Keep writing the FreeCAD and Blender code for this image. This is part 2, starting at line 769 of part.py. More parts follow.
------------------------------
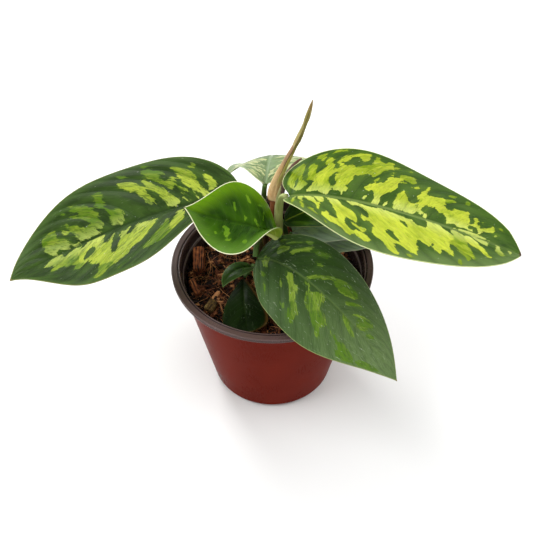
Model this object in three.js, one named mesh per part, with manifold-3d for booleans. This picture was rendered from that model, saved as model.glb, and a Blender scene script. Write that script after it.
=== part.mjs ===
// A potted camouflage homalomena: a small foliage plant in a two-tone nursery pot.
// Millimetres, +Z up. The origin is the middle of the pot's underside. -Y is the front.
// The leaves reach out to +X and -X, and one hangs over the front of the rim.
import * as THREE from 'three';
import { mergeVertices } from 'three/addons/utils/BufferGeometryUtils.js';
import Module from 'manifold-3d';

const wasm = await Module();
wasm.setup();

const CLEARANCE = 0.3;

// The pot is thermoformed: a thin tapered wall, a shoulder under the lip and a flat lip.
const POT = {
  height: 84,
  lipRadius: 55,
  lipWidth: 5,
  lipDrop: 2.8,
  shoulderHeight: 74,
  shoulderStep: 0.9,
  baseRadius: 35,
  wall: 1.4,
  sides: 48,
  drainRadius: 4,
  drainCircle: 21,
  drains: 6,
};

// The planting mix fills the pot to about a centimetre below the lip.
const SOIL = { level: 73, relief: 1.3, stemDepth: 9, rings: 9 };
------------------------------
_What is being asked_
From the records above, quote only the lines running from the line with "Model this object" to the line with "9, rings: 9", both lines included.

_Expected answer_
Model this object in three.js, one named mesh per part, with manifold-3d for booleans. This picture was rendered from that model, saved as model.glb, and a Blender scene script. Write that script after it.
=== part.mjs ===
// A potted camouflage homalomena: a small foliage plant in a two-tone nursery pot.
// Millimetres, +Z up. The origin is the middle of the pot's underside. -Y is the front.
// The leaves reach out to +X and -X, and one hangs over the front of the rim.
import * as THREE from 'three';
import { mergeVertices } from 'three/addons/utils/BufferGeometryUtils.js';
import Module from 'manifold-3d';

const wasm = await Module();
wasm.setup();

const CLEARANCE = 0.3;

// The pot is thermoformed: a thin tapered wall, a shoulder under the lip and a flat lip.
const POT = {
  height: 84,
  lipRadius: 55,
  lipWidth: 5,
  lipDrop: 2.8,
  shoulderHeight: 74,
  shoulderStep: 0.9,
  baseRadius: 35,
  wall: 1.4,
  sides: 48,
  drainRadius: 4,
  drainCircle: 21,
  drains: 6,
};

// The planting mix fills the pot to about a centimetre below the lip.
const SOIL = { level: 73, relief: 1.3, stemDepth: 9, rings: 9 };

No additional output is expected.